A clutch of speculative-grade debt deals intended to raise more than $4 billion were put on hold and junk bonds fell in secondary trading Tuesday as investors pushed back on pricing due to concerns about Japan's nuclear crisis.

Among the issues delayed were leveraged-loan refinancings by Toys "R" Us Inc. (TOY) and Swift Transportation Corp. (SWFT). In such deals, corporate borrowers were looking to reprice existing loans at what, until this week, had been historically low rates.

Borrowers have started having second thoughts as Japan's earthquake, tsunami and nuclear-plant problems--as well as political tumult in the Middle East--have unsettled markets. Between Feb. 21 and March 14, the average premium on junk bonds in the Merrill Lynch High Yield Master II Index rose 0.14 percentage point to sit at 4.93 percentage points over comparable government debt.

That is the biggest three-week change since November following the Irish debt crisis, said Martin Fridson, global credit strategist at BNP Paribas Investment Partners. From Nov. 9 to Nov. 30, the average premium on junk bonds in the Merrill index rose 0.58 percentage point, but since then spreads had improved.

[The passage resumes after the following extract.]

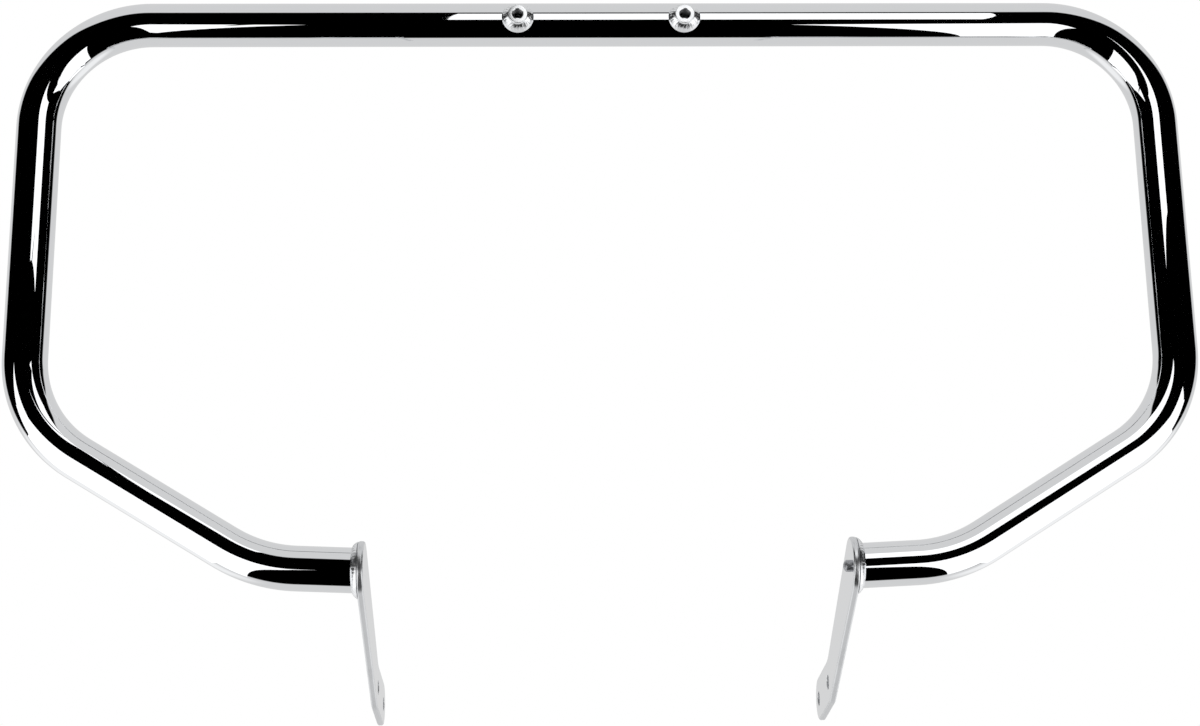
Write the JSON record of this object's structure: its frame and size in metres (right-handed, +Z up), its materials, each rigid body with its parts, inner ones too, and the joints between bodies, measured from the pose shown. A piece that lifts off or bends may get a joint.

The extra yield, known as the risk premium or spread, is the added income investors demand to own corporate bonds rather than safer Treasurys.

"The market is looking to regain its footing before diving into the new-issue calendar," said William Hughes, head of the leveraged-finance syndicate at Citigroup. "Investors seem content at the moment to sit on the sidelines to see where things shake out."

Investors were already growing increasingly uncomfortable with terms on non-investment-grade debt, since borrower opportunism was leading to deals with little protection for lenders. Push came to shove Tuesday as whipsawing stocks and commodities gave investors pause.

Toys "R" Us shelved a $1.1 billion loan deal in which the nominal interest rate, or coupon, was expected to reprice around 300 to 325 basis points over the London interbank offered rate, or Libor, a benchmark at which banks lend to one another. The minimum rate would have been around 4.25% to 4.75%. Currently, Libor is around 0.3%.

A representative for Toys "R" Us wasn't available for comment.

Swift Transportation pulled a planned $1.07 billion refinancing that the trucking company expected to reprice at 350 basis points over Libor, with a minimum rate of 4.75%, according to a person familiar with the deal. The company didn't return a request for comment.

Health-care technology and services provider MedAssets Inc. (MDAS) pulled a $635 million refinancing of a loan it used to fund its acquisition of Broadlane Group last year, said a person familiar with the deal. The borrower was hoping to reprice the loan at 300 to 325 basis points over Libor, with a minimum rate of 4% to 4.25%. The company had been paying 375 basis points over Libor, with a minimum rate of 5.25%. A spokeswoman had no immediate comment.

Outside of the loan market, CDW Escrow Corp., a subsidiary of CDW Corp., pulled a $1.065 billion sale of notes due 2019 in the private-placement market, according to people familiar with that deal. Price guidance on the bond was 8.5%, they added. A company spokesman declined to comment.

Technology and manufacturing company Park-Ohio Industries Inc., a unit of Park-Ohio Holdings Corp. (PKOH), intended to sell $250 million of 10-year senior subordinated debt Tuesday to take out existing bonds due 2014. But the company decided to re-evaluate its options, and hasn't yet decided whether it wants to pull the deal completely, a person familiar with the deal said. Officials at Park-Ohio didn't immediately return calls seeking comment.

Separately, one deal was reduced in size Tuesday. MetroPCS Wireless Inc. (PCS) pared back a new $1.5 billion loan to raise just $500 million, a person familiar with it said. It had intended to refinance $500 million of debt maturing in 2013 and raise an additional $1 billion, but it was unclear how the ultimate proceeds would be used, the person said.

Pricing on the deal was pushed up from 350 basis points over Libor, with no Libor floor, to 375 basis points over Libor--and marketed at a discounted price of 99.5 cents on the dollar.